Мы выпили и он продолжил:-
- Я всегда думал, что я умный и образованный человек. Но я же давно ничего и никого не вижу, кроме больных! И чувствую себя полным
идиотом от того, что жизнь проходит мимо! Извини. Я устал до чертиков...и у меня ни на что нет времени, а жизнь идет дальше. Я решил,
что все брошу и уйду. Вот, только защита пройдет, и уйду! Как мне надоело!
- А как же больные?! - я обалдел от не вообразимости такой ситуации.
- Уйду участковым врачом... Так работать? Половина врачей в отделении - тупые, бездарные, наглые, их давно пора гнать на пенсию, еще 10
лет назад!
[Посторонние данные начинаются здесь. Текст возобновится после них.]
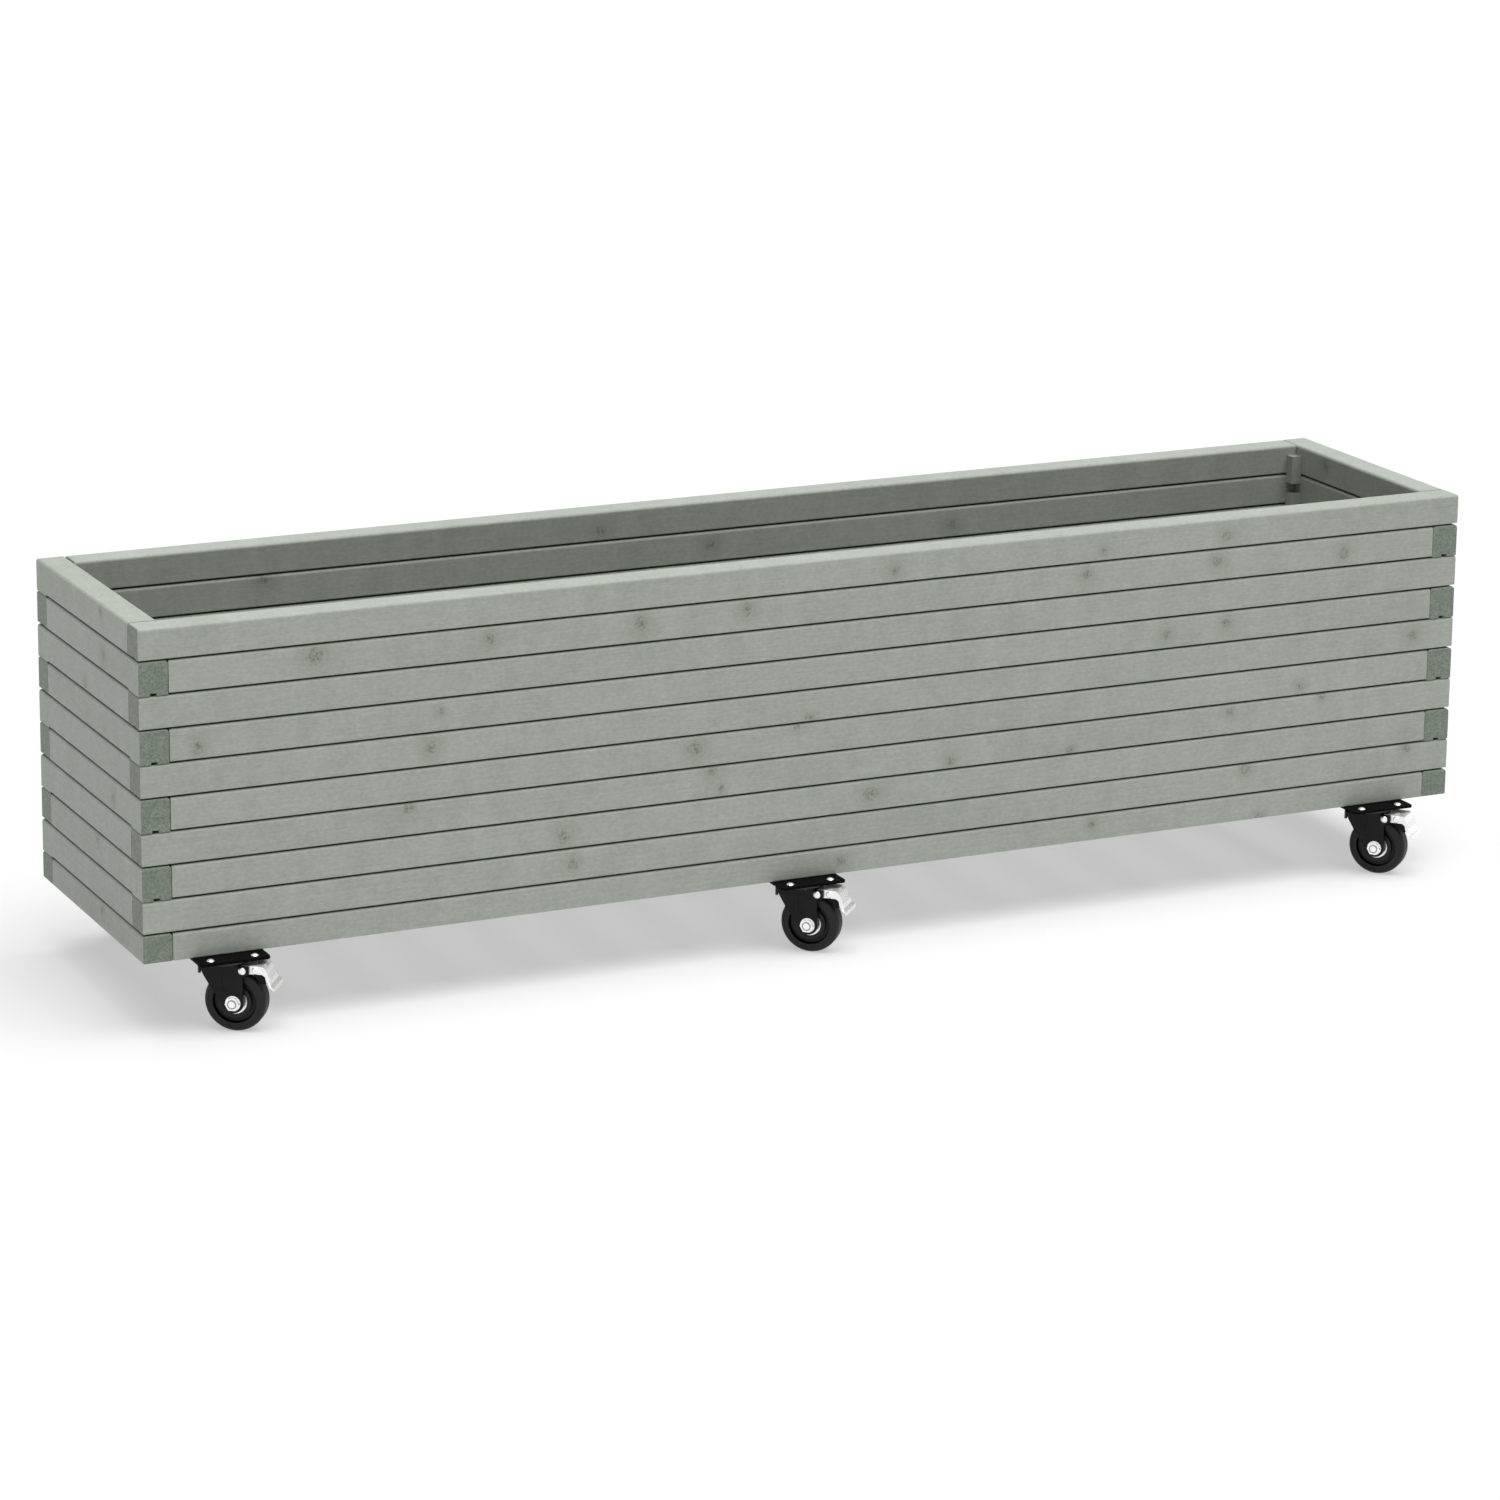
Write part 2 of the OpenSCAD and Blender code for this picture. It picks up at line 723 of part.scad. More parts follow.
module both_ends() {
    children();
    mirror([0, 0, 1]) children();
}

// ---- Brake ----

function turned_left(v) = [-v[1], v[0]] / norm(v);

// The point beside a corner of a line where the mitred edge of a bent sheet lies
function beside(line, j, distance) =
    let (last = len(line) - 1, before = j == 0 ? line[1] - line[0] : line[j] - line[j - 1],
         after = j == last ? before : line[j + 1] - line[j], sum = turned_left(before) + turned_left(after))
    line[j] + sum * 2 * distance / (sum * sum);

// The section of a bent sheet whose middle follows the given line
module bent_sheet(line, thickness) {
    last = len(line) - 1;
    polygon(concat(
        [for (j = [0 : last]) beside(line, j, thickness / 2)],
        [for (j = [0 : last]) beside(line, last - j, -thickness / 2)]
    ));
}

module arm_outline() {
    half = lever_sheet / 2;
    front_edge = [for (j = [0 : len(pedal_line) - 2]) pedal_line[j]];
    translate([pivot_reach, pivot_z]) circle(arm_eye_radius);
    polygon(concat(
        [[lever_rear + half, lever_top - half]],
        front_edge, arm_rear_edge,
        [[pivot_reach + 2 * arm_eye_radius, arm_bottom], [pivot_reach, pivot_z - arm_eye_radius]]
    ));
}

// What the pedal leaves out on one side: narrow above, flared to the foot pad, round at the toe
module pedal_waste() {
    half = pedal_width / 2;
    flare = half - pedal_neck_half_width;
    flare_radius = (flare * flare + pedal_flare_height * pedal_flare_height) / (2 * flare);
    toe = pedal_line[len(pedal_line) - 1];
    corner = [half - pedal_corner_radius, toe[1] + pedal_corner_radius];
    translate([pedal_neck_half_width, pedal_flare_top])
        square([flare + cut, lever_top - pedal_flare_top + cut]);
    translate([pedal_neck_half_width + flare_radius, pedal_flare_top]) circle(flare_radius, $fn = 96);
    difference() {
        translate(corner - [0, pedal_corner_radius + cut]) square(pedal_corner_radius + cut);
        translate(corner) circle(pedal_corner_radius);
    }
}

module pedal() {
    foot_pad = [pedal_line[4], pedal_line[5]];
    pad_run = foot_pad[1] - foot_pad[0];
    difference() {
        union() {
            side_plate(-pedal_width / 2, pedal_width) bent_sheet(pedal_line, lever_sheet);
            for (j = [0 : rib_count - 1]) {
                point = foot_pad[0] + pad_run * (j + 0.5) / rib_count + turned_left(pad_run) * lever_sheet / 2;
                translate([point[0], 0, point[1]]) across(rib_radius, pedal_width / 2 - pedal_corner_radius);
            }
        }
        both_sides() translate([pedal_rear - cut, 0, 0]) rotate([90, 0, 90])
            linear_extrude(pedal_width) pedal_waste();
    }
}

module brake_lever(i) {
    half = lever_sheet / 2;
    head_height = 1.2;
    color("gainsboro")
    at_fork(i) difference() {
        union() {
            both_sides() side_plate(arm_inner, lever_sheet) arm_outline();
            side_plate(-arm_outer, 2 * arm_outer) translate([lever_rear, lever_top - lever_sheet])
                square([pedal_rear + half - lever_rear, lever_sheet]);
            pedal();
            translate([shoe_rivet[0], 0, shoe_rivet[1]]) {
                across(shoe_rivet_radius, arm_outer);
                both_sides() translate([0, arm_outer, 0]) rotate([-90, 0, 0])
                    cylinder(r1 = shoe_rivet_head_radius, r2 = shoe_rivet_head_radius - head_height, h = head_height);
            }
        }
        translate([pivot_reach, 0, pivot_z]) across(pivot_diameter / 2 + running_clearance, leg_outer);
    }
}

// The shoe meets the tread over its whole face once the lever has travelled
module brake_shoe(i) {
    pivot = [pivot_reach, pivot_z];
    arm = [trail, axle_z] - pivot;
    centre = pivot + [arm[0] * cos(brake_travel) - arm[1] * sin(brake_travel),
                      arm[0] * sin(brake_travel) + arm[1] * cos(brake_travel)];
    top = lever_top - lever_sheet;
    color("black")
    at_fork(i) difference() {
        side_plate(-shoe_half_width, 2 * shoe_half_width) difference() {
            polygon([
                [shoe_rear, top], [shoe_front - shoe_slope_width, top],
                [shoe_front, shoe_bottom + shoe_front_height],
                [shoe_front, shoe_bottom], [shoe_rear, shoe_bottom]
            ]);
            translate(centre) circle(wheel_diameter / 2 + face_gap, $fn = 96);
        }
        translate([shoe_rivet[0], 0, shoe_rivet[1]])
            across(shoe_rivet_radius + fixed_clearance, shoe_half_width + cut);
    }
}

// ---- Assembly ----

for (n = [1 : course_count - 1])
    color("darkseagreen") course(n);
color("darkseagreen") bottom_course();  // course_10
corner_blocks();
floor_cleats();
floor_slats();
slat_screws();
caster_plates();
swivel_rings();
kingpins();
plate_screws();
for (i = [0 : len(caster_positions) - 1]) {
    fork(i);
    axle_bolt(i);
    pivot_pin(i);
    wheel(i);
    bearing(i);
    brake_lever(i);
    brake_shoe(i);
}
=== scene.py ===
"""A long timber planter on six braked swivel casters: finishes, light, floor and camera.

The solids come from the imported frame. Everything here is in metres, in the frame of the part:
+X along the trough, -Y towards the viewer, +Z up, and the floor at zero.
"""

from collections import namedtuple
import json
import math
import random

import bpy
from mathutils import Matrix, Vector


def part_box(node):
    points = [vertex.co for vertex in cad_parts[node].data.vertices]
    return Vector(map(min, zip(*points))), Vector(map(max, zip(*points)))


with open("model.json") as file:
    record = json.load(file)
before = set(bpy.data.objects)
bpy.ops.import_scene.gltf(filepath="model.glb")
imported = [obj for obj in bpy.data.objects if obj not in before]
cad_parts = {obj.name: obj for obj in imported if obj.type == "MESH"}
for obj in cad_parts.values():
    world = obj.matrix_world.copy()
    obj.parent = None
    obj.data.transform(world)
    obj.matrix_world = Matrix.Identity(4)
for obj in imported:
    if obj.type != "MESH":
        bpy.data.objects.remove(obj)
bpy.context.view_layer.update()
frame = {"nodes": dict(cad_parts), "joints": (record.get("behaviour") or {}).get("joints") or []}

# ---------------------------------------------------------------- sizes, pieces and joints

X, Y, Z = range(3)
PLACES = [f"{row}_{place}" for row in ("front", "back") for place in ("left", "mid", "right")]
COURSES = 10
COURSE_PITCH = 0.0413
RAIL_THICKNESS = 0.036
BUTT_GAP = 0.0008

joints = {joint["name"]: joint for joint in frame["joints"]}
_, trough_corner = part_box("course_01")
half_length = trough_corner.x
half_width = trough_corner.y

# Where the side rails begin: behind the long rails' ends, half way across the butt joint
side_plane = half_length - RAIL_THICKNESS - BUTT_GAP / 2
butt_plane = half_width - RAIL_THICKNESS - BUTT_GAP / 2


def course_name(number):
    return f"course_{number:02d}"


# ---------------------------------------------------------------- colours


def colour(red, green, blue):
    """A colour given as it looks on screen, 0 to 255, as the linear value that a shader takes."""
    def linear(level):
        level = level / 255
        return level / 12.92 if level <= 0.04045 else ((level + 0.055) / 1.055) ** 2.4
    return (linear(red), linear(green), linear(blue), 1.0)


def grey(level):
    """A neutral colour of a linear level."""
    return (level, level, level, 1.0)


SAGE_SHADE = colour(150, 158, 147)
SAGE_LIGHT = colour(182, 188, 180)
KNOT = colour(106, 113, 101)
KNOT_HALO = colour(146, 153, 140)
END_GREEN = colour(128, 139, 127)
END_PALE = colour(146, 153, 140)
END_DARK = colour(100, 112, 98)
# Painted shade on the level faces inside the joints between courses
JOINT_SHADE = colour(118, 126, 114)


# ---------------------------------------------------------------- a short way to build node trees

# A stretched noise: its repeats per metre along each of three axes, its detail and its roughness
Pattern = namedtuple("Pattern", "x y z detail roughness")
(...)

Твержу, твержу, что самые страшные ошибки - наши, врачебные. Как об стенку горох! Так работать? Мне жалко больных, их
замордовали, затуркали, они никому не верят и ни на что не надеятся! Как же лечить в таком состоянии?!
Я знал, что доктор бесконечно внимателен к сотрудникам, и не мешал ему выговориться - он, будучи заведующим отделения, опекал самых
тяжелых больных. Вероятно, сейчас не отдавал себе отчета в своих жалобах.
- Ладно, не знаешь, сомневаешься- приди, спроси, или, в конце концов, проконсультируй больного у специалиста! Надоело говорить одно и то же!
- Да, пожалуй, это самое трудное, - сказал я. - Ведь, другого не будет. И никуда ты не уйдешь!...Скажи, ты ее обидел?
Он растерянно взглянул на меня.
- Нет... сам не знаю. Возможно.
- Я все время думал о том, что должен быть ключ. И нашел его. Вот послушай: "Кто не глух, тот сам услышит, сам расслышит
вновь и вновь, что под ненавистью дышит оскорбленная любовь". Впрочем, это - только продолжение стихотворения Саши Черного, взятого
Лизой в качестве эпиграфа. Я ошибаюсь?.. Я ее не знаю?
- Нет.
- Я не настаиваю...Но думаю, что я понял. Это - явно и публично одно, а неявно- совсем другое. Это и есть женская логика, как я ее понимал
до сих пор. Ключ - это то, что не досказано! Больше я ничего не скажу. Я и так много наговорил.
- Поверь, ни словом, ни жестом я ее не обидел!